Scientists are, after all, usually people too, and as such, communicate
their ideas through words, with the occasional equation thrown in for
good measure and a comfortable feeling of objective rigour.

    There is a topic, though, that has been neglected by the
philosophers in their study of words and phrases.  Recent work (T.
Cleaver, _On the Philosophical Implications on Interior Design if
Rocking Chairs Were Made from Pretzels, or The Relativistic Quantum
Mechanical Interpretation of The English Language_) has shown that,
unbeknownst to philosophers and others, some, in fact most phrases
in the English language (for example) have a relativistic quantum
mechanical interpretation.

    Take the short and woefully incomplete phrase "going to".  It
is, brace yourself, actually a four-vector with both space and time
components.  The connexion with quantum mechanics is that the _phrase

                    @ = "going to"                             (eq. 1)

will collapse to having either a space- or time- only component, only
after it has been observed in its realm of applicability, ie., in a
sentence.  Here we must introduce the concept of a _phrase factor_,
by which a phrase function @ is changed by the factor

                   0 = "out"                                   (eq. 2)

for example.  We may now give a full example.

An Example
    Consider the sentence "We are going to see a movie."  As it stands,
this sentence is pitifully incomplete, having both a space and a time
commponent.  In other words, the sencence, inpomplete as it is, could
have two orthogonal meanings.  Either 1) you are going from where you
are to a movie theatre, or wherever, to observe the movie (this is the
space component), or 2) you are staying where you are (probably at
home), to watch the movie on your own television set, either with or
without a VCR, but you are going to see it *later*. This is the time
component of the sentence.  (The explicit definition of VCR and it's
implications on the morals of a just society are out of the scope of
this paper.  See T. Cleaver, _The Moral Implications of VCR's in a Just
Society_.  Of course, whether this question can be discussed at all, or
especially if there is or ever has been a moral and just society to start
with, is another story.  See T. Cleaver, _Another Story_.)
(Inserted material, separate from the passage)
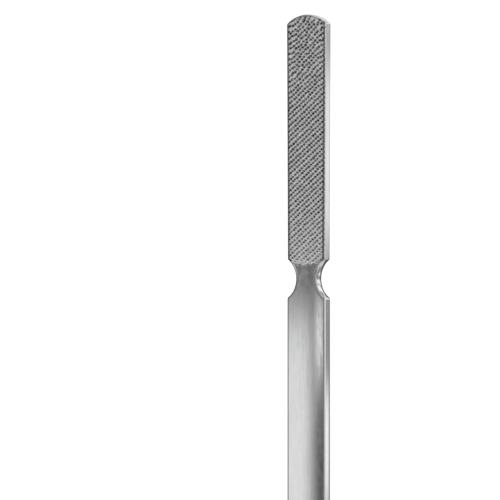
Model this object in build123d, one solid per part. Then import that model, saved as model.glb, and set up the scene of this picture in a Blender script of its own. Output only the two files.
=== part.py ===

    The only way to collapse the phrase function @ is to introduce a
phrase factor, for example 0 = "out".  This modifies the sentence to
become "We are going out to see a movie" (emphasis added for clarity)
and, as intended, the phrase has a more specific meaning -- it has 
collapsed into a time-*independent* phrase.  (The actual time of the
movie is fixed at the movie theatre, and is thus a scalar invariant.)
The phrase is, needless to say, still incomplete.  We must still
resolve the space-dependence into its three components _@_(x), _@_(y)
and _@_(z).  Also note that the precise co-ordinates are indeterminate
until actually inside the theatre to occupy any discrete eigenseat,
and even then the state is still indeterminate to those who remain
outside.  Thus future indeterminicy and locality seem to hold.

Edge-of-yer-seat clincher
    In my next paper, I will examine the application of Bell's
Inequality on the nature of language, showing that the inequality is
in fact violated, and that thus language strictly defies common sense.